- _Goal_:
Set down word for word each line from the start of the listing through the line that contains "it is built.", both included.

+---+

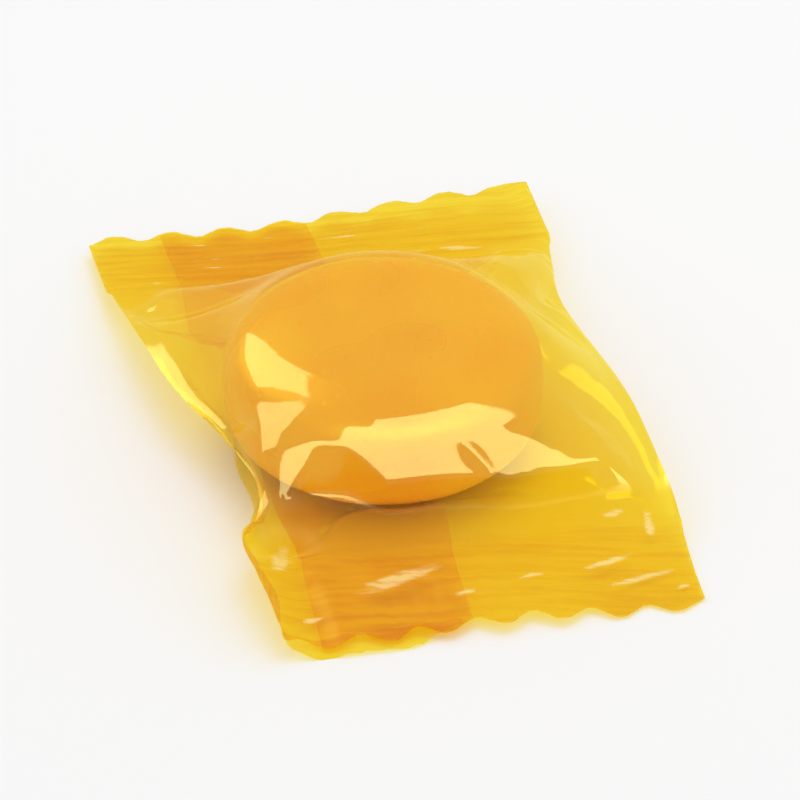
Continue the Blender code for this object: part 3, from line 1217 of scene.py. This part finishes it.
class Unevenness:
    """A shader node group that every finish here uses: soft noise as a height and a tone."""

    broad_share: float = 0.23
    tone_range: Pair = (0.3, 0.7)

    @classmethod
    def group(cls) -> bpy.types.NodeTree:
        """Build the group, or find it once it is built.

        Returns:
            The group, with the inputs Vector, Scale and Stretch.
        """
        known = bpy.data.node_groups.get("unevenness")
        if known is not None:
            return known
        tree = Tree(bpy.data.node_groups.new("unevenness", "ShaderNodeTree"))
        face = tree.tree.interface
        for name, kind in (("Vector", "NodeSocketVector"), ("Scale", "NodeSocketFloat")):
            face.new_socket(name, in_out="INPUT", socket_type=kind)
        face.new_socket("Stretch", in_out="INPUT", socket_type="NodeSocketFloat").default_value = 1.0
        for name in ("Height", "Tone"):
            face.new_socket(name, in_out="OUTPUT", socket_type="NodeSocketFloat")
        given = tree.tree.nodes.new("NodeGroupInput").outputs
        factors = {0: given["Vector"], 1: tree.vector(1.0, given["Stretch"], 1.0)}
        place = tree.add("ShaderNodeVectorMath", factors, operation="MULTIPLY").outputs[0]
        fine = tree.noise(Vector=place, Scale=given["Scale"], Detail=4.0, Roughness=0.55)
        broad_scale = tree.times(given["Scale"], cls.broad_share)
        tone = tree.ease(tree.noise(Vector=place, Scale=broad_scale, Detail=1.0), *cls.tone_range)
        tree.add("NodeGroupOutput", {"Height": fine, "Tone": tone})
        return tree.tree

    @classmethod
    def place(cls, tree: Tree, vector: Socket, scale: float, stretch: float = 1.0) -> tuple[Socket, Socket]:
        """Place the group in a material.

        Args:
            tree: The material's tree.
            vector: The pattern's coordinates.
            scale: The pattern's scale.
            stretch: How much finer it is along Y.

        Returns:
            The Height and Tone sockets.
        """
        inputs = {"Vector": vector, "Scale": scale, "Stretch": stretch}
        node = tree.tree.nodes.new("ShaderNodeGroup")
        node.node_tree = cls.group()
        for name, value in inputs.items():
            tree.feed(node.inputs[name], value)
        return node.outputs["Height"], node.outputs["Tone"]


def empty_material(name: str) -> tuple[bpy.types.Material, Tree]:
    """Make a new material without nodes.

    Args:
        name: The material's name.

    Returns:
        The material and its empty tree.
    """
    material = bpy.data.materials.new(name)
    material.use_nodes = True
    material.node_tree.nodes.clear()
    return material, Tree(material.node_tree)


@dataclass(frozen=True)
class PaintedHighlight:
    """One painted highlight: a pale streak where the crimped film would catch the light, with its place on
    the flat film, its half sizes and its slant.
    """

    x: float
    y: float
    length: float
    width: float
    slant: float
    edge: Pair = (1.35, -0.1)

    def mask(self, tree: Tree, x: Socket, y: Socket, ragged: Socket) -> Socket:
        """Mark the painted highlight.

        Args:
            tree: The material's tree.
            x: Flat position across the pack.
            y: Flat position along the pack.
            ragged: Unevenness of its edge.

        Returns:
            Its mask, 1 inside and 0 outside.
        """
        along = tree.minus(x, self.x)
        aside = tree.minus(y, tree.math("MULTIPLY_ADD", along, self.slant, self.y))
        shares = (tree.over(along, self.length), tree.over(aside, self.width))
        away = tree.plus(*(tree.times(share, share) for share in shares))
        return tree.ease(tree.plus(away, ragged), *self.edge)


@dataclass(frozen=True)
class FilmFinish:
    """Clear yellow film: each layer tints what is behind it and mirrors a little.

    Where it is crimped it is duller, with fine ripples along the cut and pale streaks of painted highlight
    where the crimp would catch the light.
    """

    tint: Colour = (0.985, 0.872, 0.20)
    ripple_tint: Colour = (0.955, 0.79, 0.12)
    mirror_tint: Colour = (1.0, 1.0, 0.42)
    # Cream colour of the painted highlight streaks, and of the faint even haze over all the film.
    highlight_and_haze_colour: Colour = (1.0, 0.84, 0.36)
    least_mirror: float = 0.052
    rim_mirror: float = 0.55
    rim_power: float = 5.0
    roughness: Pair = (0.045, 0.12)
    crimp_roughness: float = 0.26
    crimp_mirror: float = 0.16
    haze: float = 0.042
    crinkle: float = 0.09
    crinkle_depth: float = 0.10
    crinkle_scale: float = 0.55
    crinkle_stretch: float = 1.6
    dull_from: Pair = (18.7, 20.3)
    crimped_from: Pair = (21.5, 24.0)
    streak_slant: float = 0.12
    ripple_size: Pair = (9.0, 0.75)
    ripple_range: Pair = (0.42, 0.66)
    highlight_noise_size: Pair = (6.5, 1.0)
    highlight_noise_range: Pair = (0.65, 0.70)
    ragged_size: Pair = (2.8, 0.42)
    raggedness: float = 2.6
    highlight_cover: float = 0.60
    # Painted highlights on the front seal: pale streaks where its crimp would catch the light.
    painted_highlights: tuple[PaintedHighlight, ...] = (
        PaintedHighlight(-5.0, -26.5, 3.3, 0.78, 0.30),
        PaintedHighlight(-0.2, -28.9, 0.9, 0.32, 0.10),
        PaintedHighlight(5.3, -27.8, 1.1, 0.30, 0.20),
        PaintedHighlight(11.6, -26.7, 2.1, 0.34, 0.30),
        PaintedHighlight(13.8, -28.8, 2.7, 0.36, 0.26),
        PaintedHighlight(12.9, -21.9, 0.9, 0.30, 0.20),
        PaintedHighlight(15.6, -22.9, 0.42, 1.30, 0.0),
        PaintedHighlight(16.8, -30.2, 0.6, 0.30, 0.20),
        PaintedHighlight(-12.4, -29.6, 0.8, 0.30, 0.10),
        PaintedHighlight(-13.9, -23.3, 0.8, 0.95, 0.40),
    )

    def crimp_and_highlight_masks(self, tree: Tree, flat: Socket) -> tuple[Socket, Socket, Socket]:
        """Mark the crimped ends, their ripples and the painted highlight streaks on them.

        Args:
            tree: The material's tree.
            flat: Flat positions on the film, its third value telling the two sheets apart.

        Returns:
            The masks of the crimped ends, of the ripples and of the painted highlights.
        """
        x, y, side = tree.add("ShaderNodeSeparateXYZ", {0: flat}).outputs
        away = tree.math("ABSOLUTE", y)
        dull = tree.ease(away, *self.dull_from)
        crimped = tree.ease(away, *self.crimped_from)
        place = (x, tree.math("MULTIPLY_ADD", x, self.streak_slant, y), side)
        sizes = (self.ripple_size, self.highlight_noise_size, self.ragged_size)
        ripples, painted_highlights, ragged = (tree.drawn_noise(place, size, Detail=3.0) for size in sizes)
        ripples = tree.times(tree.ease(ripples, *self.ripple_range), crimped)
        # Painted highlight streaks: from noise on the back seal, and the listed ones on the front seal, on
        # the upper sheet only.
        at_back = tree.times(crimped, tree.math("GREATER_THAN", y, 0.0))
        painted_highlights = tree.times(tree.ease(painted_highlights, *self.highlight_noise_range), at_back)
        ragged = tree.times(tree.minus(ragged, 0.5), self.raggedness)
        for highlight_mark in self.painted_highlights:
            painted_highlights = tree.math("MAXIMUM", painted_highlights, highlight_mark.mask(tree, x, y, ragged))
        outer = tree.math("GREATER_THAN", side, 0.5)
        return dull, ripples, tree.times(painted_highlights, tree.times(outer, self.highlight_cover))

    def thinned(self, share: float) -> "FilmFinish":
        """Make the finish of a strip whose two faces together count as less than two layers.

        Args:
            share: The share of one layer that each face counts as.

        Returns:
            The paler finish.
        """
        colours = (self.tint, self.ripple_tint)
        tint, ripple_tint = (tuple(channel**share for channel in colour) for colour in colours)
        lighter = {"haze": self.haze * share, "least_mirror": self.least_mirror * share}
        return replace(self, tint=tint, ripple_tint=ripple_tint, **lighter)

    def material(self, name: str) -> bpy.types.Material:
        """Build the film's material.

        Args:
            name: The material's name.

        Returns:
            The material.
        """
        material, tree = empty_material(name)
        kept = tree.add("ShaderNodeAttribute", attribute_name="flat", attribute_type="GEOMETRY")
        flat = kept.outputs["Vector"]
        height, tone = Unevenness.place(tree, flat, self.crinkle_scale, self.crinkle_stretch)
        dull, ripples, painted_highlights = self.crimp_and_highlight_masks(tree, flat)
        bump = tree.bump(Strength=self.crinkle, Distance=self.crinkle_depth * MM, Height=height)
        rough = tree.ease(tone, 0.0, 1.0, *self.roughness)
        rough = tree.math("MULTIPLY_ADD", dull, self.crimp_roughness, rough)
        tint = tree.blend(ripples, self.tint, self.ripple_tint)
        clear = tree.add("ShaderNodeBsdfTransparent", {"Color": tint})
        glossy = {"Color": (*self.mirror_tint, 1.0), "Roughness": rough, "Normal": bump}
        mirror = tree.add("ShaderNodeBsdfGlossy", glossy)
        truth = tree.add("ShaderNodeNewGeometry").outputs["True Normal"]
        facing = tree.add("ShaderNodeLayerWeight", {"Blend": 0.5, "Normal": truth}).outputs["Facing"]
        rim = tree.math("POWER", facing, self.rim_power)
        share = tree.math("MULTIPLY_ADD", rim, self.rim_mirror, self.least_mirror)
        share = tree.times(share, tree.math("MULTIPLY_ADD", dull, self.crimp_mirror - 1.0, 1.0))
        film = tree.mixed(share, clear, mirror)
        # Painted highlights: a pale cream diffuse layer where the crimp would catch the light, and a faint
        # even haze of it over all the film.
        pale_highlight_and_haze = tree.add("ShaderNodeBsdfDiffuse", {"Color": (*self.highlight_and_haze_colour, 1.0)})
        hazed_and_highlighted = tree.mixed(tree.math("MAXIMUM", painted_highlights, self.haze), film, pale_highlight_and_haze)
        tree.add("ShaderNodeOutputMaterial", {"Surface": hazed_and_highlighted.outputs[0]})
        return material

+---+

- _Written answer_:
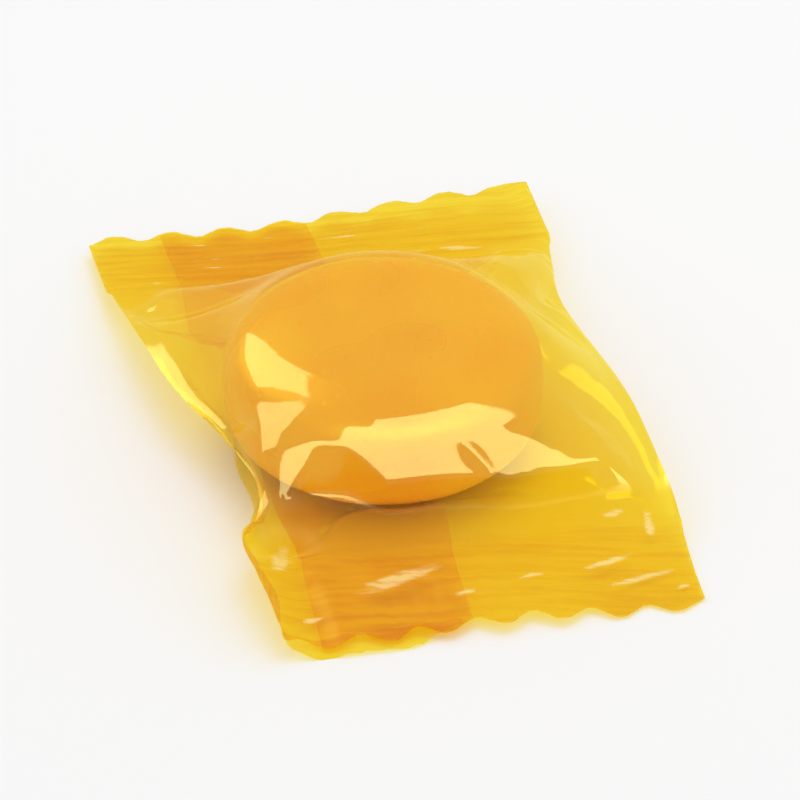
Continue the Blender code for this object: part 3, from line 1217 of scene.py. This part finishes it.
class Unevenness:
    """A shader node group that every finish here uses: soft noise as a height and a tone."""

    broad_share: float = 0.23
    tone_range: Pair = (0.3, 0.7)

    @classmethod
    def group(cls) -> bpy.types.NodeTree:
        """Build the group, or find it once it is built.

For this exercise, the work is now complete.